JOHNSON CITY - East Tennessee State University's College of Public Health has received notice that the National Institutes of Health will fund an innovative research project aimed at curbing obesity among young people.
The highly interdisciplinary grant will use Public Health students at the university as facilitators in a peer-based health education program for area high school students. The NIH grant falls under the R-01 classification and is funded at $978,000 for three years. The R-01 category is a highly competitive form of investigator-initiated research grants.
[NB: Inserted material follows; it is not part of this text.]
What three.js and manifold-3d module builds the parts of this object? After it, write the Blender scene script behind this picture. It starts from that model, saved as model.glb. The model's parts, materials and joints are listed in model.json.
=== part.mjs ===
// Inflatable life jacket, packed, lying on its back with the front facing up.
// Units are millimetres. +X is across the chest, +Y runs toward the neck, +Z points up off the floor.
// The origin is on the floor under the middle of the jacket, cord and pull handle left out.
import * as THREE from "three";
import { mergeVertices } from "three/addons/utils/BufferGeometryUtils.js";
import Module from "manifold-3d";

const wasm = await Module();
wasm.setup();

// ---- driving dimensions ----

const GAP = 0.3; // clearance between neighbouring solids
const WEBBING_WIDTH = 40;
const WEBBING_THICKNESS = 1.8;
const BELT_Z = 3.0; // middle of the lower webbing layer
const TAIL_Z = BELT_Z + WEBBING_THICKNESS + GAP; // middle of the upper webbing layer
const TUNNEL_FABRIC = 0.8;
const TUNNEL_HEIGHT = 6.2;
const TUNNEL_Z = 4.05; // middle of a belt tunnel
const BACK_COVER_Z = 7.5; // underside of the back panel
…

The ETSU students will facilitate group sessions that, over the course of several weeks, will promote supportive peer relationships and positive attitudes in regard to healthy eating habits and physical activity.
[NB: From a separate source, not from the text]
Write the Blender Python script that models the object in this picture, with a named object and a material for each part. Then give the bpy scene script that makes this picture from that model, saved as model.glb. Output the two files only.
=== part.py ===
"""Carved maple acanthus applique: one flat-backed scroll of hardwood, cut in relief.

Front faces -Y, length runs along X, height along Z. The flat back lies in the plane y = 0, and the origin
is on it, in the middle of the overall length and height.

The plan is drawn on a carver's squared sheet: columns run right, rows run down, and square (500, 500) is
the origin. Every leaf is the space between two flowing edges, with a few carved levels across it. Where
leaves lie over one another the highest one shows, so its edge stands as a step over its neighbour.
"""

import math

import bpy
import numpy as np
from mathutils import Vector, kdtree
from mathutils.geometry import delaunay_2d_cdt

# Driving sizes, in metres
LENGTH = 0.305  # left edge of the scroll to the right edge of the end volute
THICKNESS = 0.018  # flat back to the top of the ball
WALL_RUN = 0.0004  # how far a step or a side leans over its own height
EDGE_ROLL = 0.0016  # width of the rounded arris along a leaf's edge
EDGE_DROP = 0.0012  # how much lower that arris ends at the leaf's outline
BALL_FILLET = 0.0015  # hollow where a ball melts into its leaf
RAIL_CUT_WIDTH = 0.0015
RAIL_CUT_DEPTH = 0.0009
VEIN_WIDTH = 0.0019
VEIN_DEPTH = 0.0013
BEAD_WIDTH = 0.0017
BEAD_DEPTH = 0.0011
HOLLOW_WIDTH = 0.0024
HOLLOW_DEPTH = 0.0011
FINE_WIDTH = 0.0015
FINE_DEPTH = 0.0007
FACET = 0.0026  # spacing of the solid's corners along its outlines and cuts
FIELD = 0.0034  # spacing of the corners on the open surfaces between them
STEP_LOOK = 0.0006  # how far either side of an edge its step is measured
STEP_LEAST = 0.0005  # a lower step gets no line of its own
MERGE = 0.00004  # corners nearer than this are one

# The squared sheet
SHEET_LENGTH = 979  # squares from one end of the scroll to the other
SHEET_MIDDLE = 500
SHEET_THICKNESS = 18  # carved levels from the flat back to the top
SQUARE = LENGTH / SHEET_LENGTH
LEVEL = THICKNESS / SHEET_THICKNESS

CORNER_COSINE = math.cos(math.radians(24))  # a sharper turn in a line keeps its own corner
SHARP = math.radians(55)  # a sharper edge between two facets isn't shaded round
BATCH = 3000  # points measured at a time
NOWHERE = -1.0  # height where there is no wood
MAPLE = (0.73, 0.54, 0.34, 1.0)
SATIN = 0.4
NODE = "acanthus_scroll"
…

The research project is the culmination of the life's work of the late Dr. Tiejian Wu, a widely admired associate professor in the Department of Biostatistics and Epidemiology and the Department of Family Medicine in the James H. Quillen College of Medicine. Wu, who was known by many colleagues simply as "TJ," designed the research project and guided it through the grant submission process. He passed away earlier this year after a long battle with cancer.
Dr. Deborah Slawson, an assistant professor of Community Health, has assumed the role of lead investigator.
"This award honors TJ's efforts," Slawson said. "We miss him, and it is exciting to be part of the team that will push this forward so we can help realize his vision."
Slawson said employing college students as the lead ambassadors should increase the effectiveness of the message in high schools.
"Our students will emphasize the importance of eating healthy and living a healthy lifestyle," Slawson said.
The project will draw together ETSU faculty members from across the campus, including co-investigator Dr. Karen Schetzina, a pediatrician from the Quillen College of Medicine. Others engaged in the research include Dr. Mary Ann Littleton and Dr. Michael Stoots, faculty from Community Health; Dr. Diana Mozen, an associate professor of physical education; Dr. Will Dalton, assistant professor of psychology; and Bruce Behringer, associate vice president and executive director for ETSU's Office of Rural and Community Health and Community Partnerships.
Dr. Liang Wang, a former doctoral student in Public Health who has since graduated, and Dr. Michael Floyd, a licensed psychologist from the Quillen College of Medicine, were also instrumental in developing the proposal.
Dr. Randy Wykoff, dean of Public Health, noted that obesity is not only a national health threat, but also a particular concern in Tennessee. The Volunteer State is ranked 48 th among U.S. states for its percentage of residents considered obese.
"There are some data that suggest that childhood obesity in Northeast Tennessee is even worse than the state average," Wykoff said. "Dealing with this problem is a major emphasis for our college, and I am proud that this grant will allow us to both address this challenge and, at the same time, honor TJ's legacy."
Wykoff said Wu's research serves as a lasting reminder of his positive influence at ETSU.
"Even though TJ is no longer with us, we're excited that his work could make a difference for years to come," Wykoff said. "And because this is such a collaborative project - one that includes partnerships between ETSU and area high schools, as well as teamwork among faculty from throughout our university - it does reflect his spirit. TJ was the kind of person who naturally brought people together."